Everything from the first line down to the line containing "one of them." should be reproduced exactly; please include nothing else.
— Begin SUPPLIED INFORMATION —
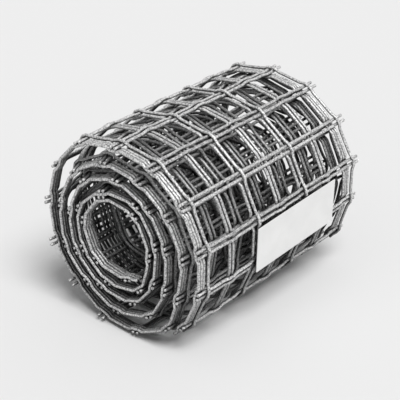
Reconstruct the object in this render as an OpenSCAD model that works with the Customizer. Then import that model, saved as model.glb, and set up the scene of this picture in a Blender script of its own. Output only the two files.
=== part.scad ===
// Short roll of crimped wire mesh lying on its side, with a blank card label on its outer turn.
// Millimetres. X runs along the roll and Z is up. The origin is on the surface that the roll
// lies on, at mid length and straight below the middle of its outer turn.
//
// The mesh stays straight between its pairs of cross wires and bends only at them, so the
// outer turn has straight sides, and the roll lies on one of them.

/* [Roll] */
// Outer diameter of the roll, over the straight sides of its outer turn
roll_d = 133; // [110:1:180]
// Number of straight sides round the outer turn, one between each two pairs of cross wires
outer_sides = 13; // [10:1:18]
// Diameter of the open bore inside the innermost turn
bore_d = 48; // [36:1:64]
// Width of the mesh along the roll, from one edge wire to the other
mesh_w = 156; // [100:1:400]
// Length of the cut cross wires that stick out past each edge wire
stub_len = 6; // [2:0.5:15]

/* [Turns] */
// Thickness of the crimped mesh, over its raised wires
mesh_t = 5; // [3:0.1:6.5]
// Least spacing from one turn to the next, from middle to middle of the mesh
turn_pitch = 8.2; // [7:0.1:12]
// Extra gap under the outer turn, which has sprung open
outer_gap = 3.5; // [3:0.1:12]
// How far the innermost turn has moved towards +Y from the middle of the outer turn
bore_shift = 2.5; // [0:0.5:9]
// How far the innermost turn has dropped below the middle of the outer turn
bore_drop = 0.5; // [0:0.5:8]

/* [Label] */
// Length of the label along the roll
label_w = 83; // [30:1:90]
// Height of the label, across the straight side that it lies on
label_h = 32.5; // [10:1:40]
// Thickness of the label card
label_t = 0.6; // [0.3:0.1:2]
// Distance from the roll's mid length to the label's middle
label_x = 14; // [-25:0.5:25]
// Straight side that carries the label, counted from the lowest one (0) up the -Y side
label_side = 3; // [2:1:4]

/* [Hidden] */
$fn = 96;
flat_r = roll_d / 2;
bore_r = bore_d / 2;
side_angle = 360 / outer_sides;
corner_r = flat_r / cos(side_angle / 2);
overall_len = mesh_w + 2 * stub_len;
cut_past = 1; // how far a cutting bar runs past the face that it opens

// Middle radius of the outer and of the innermost turn, and the room left for the even turns
outer_turn_r = flat_r - mesh_t / 2;
inner_turn_r = bore_r + mesh_t / 2;
turn_room = outer_turn_r - inner_turn_r - outer_gap;
gaps = max(1, floor(turn_room / turn_pitch));
even_pitch = turn_room / gaps;

// Middle radius of a turn: 0 is the innermost, and the last one has sprung out by outer_gap
function turn_r(turn) = inner_turn_r + turn * even_pitch + (turn == gaps ? outer_gap : 0);

// Share of the bore's move and drop that a turn has taken: all at the bore, none at the outside
function share(turn) = sqrt((outer_turn_r - turn_r(turn)) / (outer_turn_r - inner_turn_r));

// Puts a shape drawn around Z along X instead, on the axis of the outer turn
module along_roll(move_y = 0, drop = 0) {
    translate([0, move_y, flat_r - drop])
        rotate([0, 90, 0])
            children();
}

// Body of the roll, with the straight sides of its outer turn and one of them underneath
module sided_body() {
    corners = [for (side = [0:outer_sides - 1])
        let (angle = side_angle * (side + 0.5))
            [corner_r * cos(angle), corner_r * sin(angle)]];
    along_roll()
        linear_extrude(height = mesh_w, center = true)
            polygon(corners);
}

// One turn, as a ring that reaches the cut ends of the cross wires at both ends of the roll
module turn_ring(turn) {
    along_roll(bore_shift * share(turn), bore_drop * share(turn))
        difference() {
            cylinder(r = turn_r(turn) + mesh_t / 2, h = overall_len, center = true);
            cylinder(r = turn_r(turn) - mesh_t / 2, h = overall_len + cut_past, center = true);
        }
}

// The rolled mesh as one body with its bore, and its turns standing out at both ends
module mesh_roll() {
    color([0.47, 0.48, 0.49])
        difference() {
            union() {
                sided_body();
                for (turn = [0:gaps])
                    turn_ring(turn);
            }
            along_roll(bore_shift, bore_drop)
                cylinder(r = bore_r, h = overall_len + cut_past, center = true);
        }
}

// The blank card, flat on one straight side of the outer turn
module label() {
    color([0.96, 0.96, 0.95])
        translate([label_x, 0, flat_r])
            rotate([180 - label_side * side_angle, 0, 0])
                translate([0, 0, flat_r + label_t / 2])
                    cube([label_w, label_h, label_t], center = true);
}

mesh_roll();
label();
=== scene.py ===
# %% [markdown]
# # A roll of crimped wire mesh, made wire by wire
#
# The real object is a strip of steel screen mesh. Long wires run the whole length of the
# strip, cross wires run over its width, and each wire is crimped where it meets another, so
# the weave locks without any weld. The strip is rolled up into about five turns.
#
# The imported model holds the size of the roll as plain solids. Everything made below stays
# inside that size, and stands for those solids in the picture.

import math

import bpy
import numpy as np
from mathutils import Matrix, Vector


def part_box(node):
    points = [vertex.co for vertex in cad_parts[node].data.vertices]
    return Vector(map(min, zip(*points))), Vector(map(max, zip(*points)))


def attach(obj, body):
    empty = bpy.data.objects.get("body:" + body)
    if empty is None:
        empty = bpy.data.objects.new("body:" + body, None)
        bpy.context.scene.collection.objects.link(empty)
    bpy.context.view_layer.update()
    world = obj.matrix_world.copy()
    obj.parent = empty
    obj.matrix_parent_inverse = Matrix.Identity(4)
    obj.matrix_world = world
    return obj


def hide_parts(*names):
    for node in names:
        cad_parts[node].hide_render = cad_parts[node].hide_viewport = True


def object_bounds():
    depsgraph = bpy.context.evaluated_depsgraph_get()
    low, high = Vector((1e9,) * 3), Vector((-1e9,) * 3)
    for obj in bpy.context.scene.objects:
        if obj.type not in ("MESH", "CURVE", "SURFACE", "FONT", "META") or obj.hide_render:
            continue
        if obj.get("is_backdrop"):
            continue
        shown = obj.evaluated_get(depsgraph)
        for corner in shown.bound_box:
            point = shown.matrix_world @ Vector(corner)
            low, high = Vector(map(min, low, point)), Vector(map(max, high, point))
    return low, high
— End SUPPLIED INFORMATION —
__PROBLEM SOLUTION__.
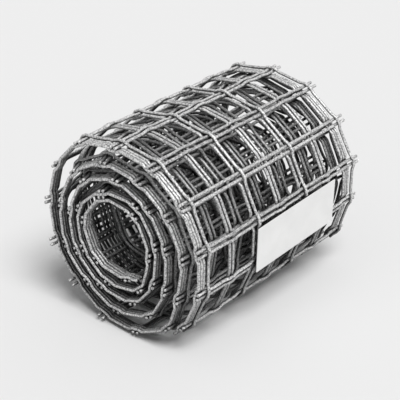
Reconstruct the object in this render as an OpenSCAD model that works with the Customizer. Then import that model, saved as model.glb, and set up the scene of this picture in a Blender script of its own. Output only the two files.
=== part.scad ===
// Short roll of crimped wire mesh lying on its side, with a blank card label on its outer turn.
// Millimetres. X runs along the roll and Z is up. The origin is on the surface that the roll
// lies on, at mid length and straight below the middle of its outer turn.
//
// The mesh stays straight between its pairs of cross wires and bends only at them, so the
// outer turn has straight sides, and the roll lies on one of them.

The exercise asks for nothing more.